Reputation: 22661
I am trying to fetch and process all entries in elastic using elasticsearch in python. There are approx. 60M records and the issue I have is that when I increase the size above 1M it starts returning nothing.
from elasticsearch import Elasticsearch
es = Elasticsearch("1.1.1.1:1234")
res = es.search(body={
"from": 0,
"size": 10000,
"query": {
"bool": {
"must": [
{
"query_string": {
"query": "_exists_:my_string",
"fields": []
}
}
],
"filter": [
{
"bool": {
"must": [
{
"range": {
"timestamp": {
"from": "2019-11-01 01:45:00.000",
"to": "2019-11-05 07:45:00.300",
}
}
}
]
}
}
]
}
}
})
print("%d documents found" % res['hits']['total'])
I want to convert the results (basically JSON) to pandas data frame.

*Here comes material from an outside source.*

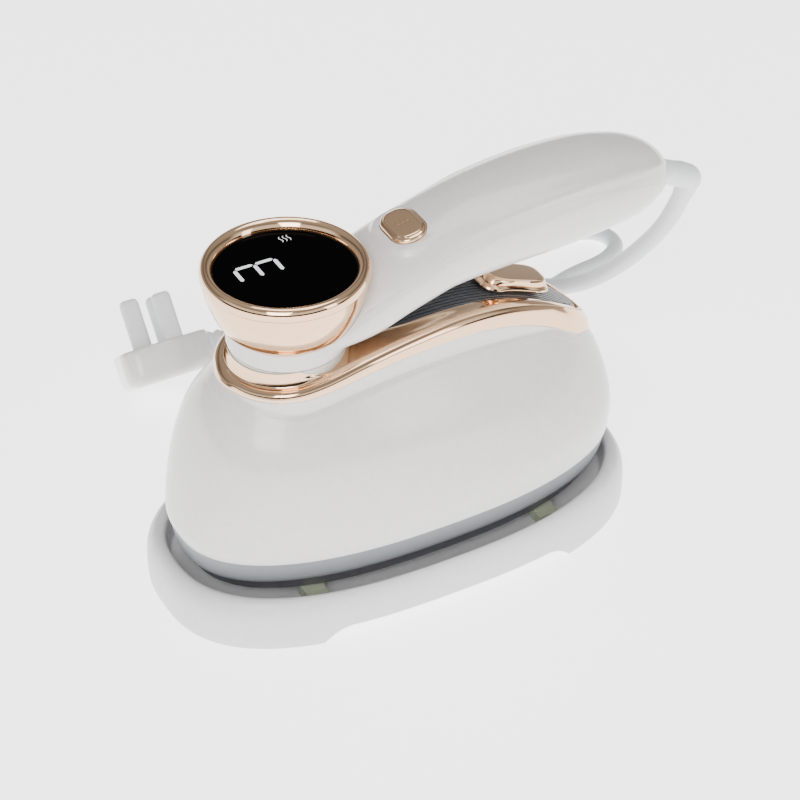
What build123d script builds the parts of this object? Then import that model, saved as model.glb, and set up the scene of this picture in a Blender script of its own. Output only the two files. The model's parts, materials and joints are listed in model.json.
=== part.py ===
from build123d import *
import os
from math import cos, sin, tan, pi, radians, copysign, sqrt

# Compact electric iron with a swivelling handle, standing in its rest tray.
# Frame: +Z up, +X from the display end to the cord end, floor at z = 0,
# origin under the middle of the iron and tray. All sizes in millimetres.

os.makedirs("parts", exist_ok=True)

# ---------------------------------------------------------------- driving dimensions
PIVOT_X = -50.0          # swivel axis of the handle, vertical
BODY_X = -9.0            # middle of the iron's body and soleplate
TRAY_X = -10.0           # middle of the rest tray
SECTION_POINTS = 28      # points on each lofted outline
OVAL_POWER = 2.4         # how square the sole, tray well and skirt ovals are
FIT = 0.05               # radial clearance of a running fit
GAP = 0.3                # clearance between bodies that don't touch
FAR = 300.0              # longer than the whole object, for cutting blocks
ABOVE_ALL = 170.0        # higher than the whole object

# Rest tray
TRAY_HALF_LENGTH, TRAY_HALF_WIDTH, TRAY_POWER = 93.2, 50.6, 2.6
TRAY_RIM_HALF_LENGTH, TRAY_RIM_HALF_WIDTH = 86.6, 45.8
TRAY_HEIGHT = 19.5
TRAY_FLOOR_LOW, TRAY_FLOOR_TOP = 7.5, 10.0
TRAY_WALL = 3.0
NOTCH_HEIGHT, NOTCH_TOP, NOTCH_FOOT = 6.0, 40.0, 50.0    # half lengths along X
TRAY_SIDE_SLOPE = 0.8    # the long sides lean in this much less than the ends
TRAY_LEVELS = [(0.0, 0.4), (6.0, 0.0), (12.0, 0.3), (16.5, 1.6), (18.8, 3.4), (TRAY_HEIGHT, 5.0)]
WELL_LEVELS = [(TRAY_FLOOR_TOP, 1.6), (15.0, 0.6), (TRAY_HEIGHT + 1.0, -0.2)]     # height, inset
PAD_LEDGE_Z, PAD_TOP_Z = 15.0, 19.0
PAD_SPOTS = ((-45.0, 34.2), (49.0, 33.3))     # distance from the body's middle, sole's half width
PAD_LENGTH, PAD_UPSTAND_LENGTH = 11.0, 8.0
PAD_LEDGE_WIDTH, PAD_LEDGE_INSET, PAD_UPSTAND_WIDTH, PAD_UPSTAND_OUT = 7.0, 3.0, 2.0, 1.4
FOOT_RADIUS, FOOT_HEIGHT = 6.0, 2.5
FOOT_X, FOOT_Y, FOOT_BOSS_RADIUS, FOOT_BOSS_OVERLAP = 60.0, 26.0, 7.5, 0.5

# Soleplate, heater and skirt
SOLE_HALF_LENGTH, SOLE_HALF_WIDTH, SOLE_THICKNESS = 81.0, 37.4, 5.0
SOLE_Z = PAD_LEDGE_Z
SOLE_CHAMFER = 1.2
STEAM_HOLE_RADIUS = 1.4
# Rows of steam holes: distance from the body's middle, number of holes, pitch
STEAM_ROWS = ((-60.0, 1, 0.0), (-46.0, 2, 10.0), (-30.0, 3, 13.0), (-12.0, 3, 15.0), (8.0, 3, 15.0))
BLOCK_HALF_LENGTH, BLOCK_HALF_WIDTH = 72.0, 31.0
BLOCK_Z, BLOCK_TOP = SOLE_Z + SOLE_THICKNESS, 31.0
CHAMBER_HALF_LENGTH, CHAMBER_HALF_WIDTH, CHAMBER_FLOOR = 34.0, 13.0, 24.0
CHAMBER_CORNER, COVER_CORNER, COVER_MARGIN_X, COVER_MARGIN_Y = 6.0, 8.0, 5.0, 4.0
ELEMENT_RADIUS, ELEMENT_OFFSET, ELEMENT_Z = 3.2, 21.0, 26.0
ELEMENT_FRONT, ELEMENT_REAR, ELEMENT_STUB = -34.0, 50.0, 5.0     # from the body's middle
GASKET_THICKNESS, COVER_THICKNESS = 1.0, 2.0
INLET_X, INLET_HEIGHT, INLET_BORE = -20.0, 4.0, 1.2
COVER_SCREW_OUT, COVER_SCREW_Y = 2.2, 7.0
COVER_SCREW_SHANK, COVER_SCREW_HEAD, COVER_SCREW_HEAD_HEIGHT, COVER_SCREW_LENGTH = 1.25, 2.5, 1.6, 9.0
THERMOSTAT_X, THERMOSTAT_RADIUS, THERMOSTAT_HEIGHT = 50.0, 7.0, 4.0
CONTACT_LENGTH, CONTACT_WIDTH, CONTACT_HEIGHT = 5.0, 20.0, 2.0
FUSE_X, FUSE_RADIUS, FUSE_HALF_LENGTH = -55.0, 2.0, 9.0
FUSE_WIRE_RADIUS, FUSE_WIRE_HALF_LENGTH = 0.5, 13.0
SKIRT_LOW, SKIRT_TOP = 22.4, 31.0
SKIRT_SHIFT, SKIRT_HALF_LENGTH, SKIRT_HALF_WIDTH = 0.35, 87.1, 41.9
SKIRT_LEVELS = [(SKIRT_LOW, 2.2), (27.0, 0.9), (SKIRT_TOP, 0.4)]     # height, inset
SKIRT_ROOM_HALF_LENGTH, SKIRT_ROOM_HALF_WIDTH = 79.0, 35.0
SHELF_LOW, SHELF_TOP, SHELF_LAP = 27.0, 29.5, 1.0

# Outer body, as level outlines: height, front end, rear end, half width, power, taper
BODY_LEVELS = [
    (31.0, -85.8, 88.5, 42.0, 2.40, 0.00),
    (40.0, -86.0, 89.5, 43.0, 2.40, 0.03),
    (50.0, -84.4, 88.2, 42.4, 2.40, 0.08),
    (60.0, -82.3, 85.4, 40.2, 2.35, 0.15),
    (70.0, -79.4, 81.0, 36.8, 2.30, 0.22),
    (79.0, -75.8, 76.0, 32.2, 2.25, 0.28),
    (86.0, -71.6, 70.5, 27.6, 2.20, 0.30),
    (92.0, -66.5, 63.0, 22.5, 2.20, 0.28),
    (97.0, -60.0, 52.0, 17.0, 2.20, 0.24),
    (100.5, -50.0, 40.0, 11.0, 2.20, 0.20),
]
BODY_SHIFT = -1.0        # the levels' zero lies this far from BODY_X
BODY_WALL = 2.4
FLOOR_HALF_LENGTH, FLOOR_HALF_WIDTH = 82.5, 39.0         # opening in the underside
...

This works well, but I am struggling how to either fetch all records at once or do this in iterations.
Upvotes: 0
Views: 675
Reputation: 1557
Pagination is a very costly process in distributed systems like elasticsearch. There is a limit for the size+offset parameters set to 10,000 by default. To fetch all records for processing, you can use Scroll API.
https://www.elastic.co/guide/en/elasticsearch/reference/7.1/search-request-scroll.html
It takes a snapshot in time of the index, and returns a cursor ID which you can keep passing in your subsequent requests, to fetch the next batch.
Upvotes: 1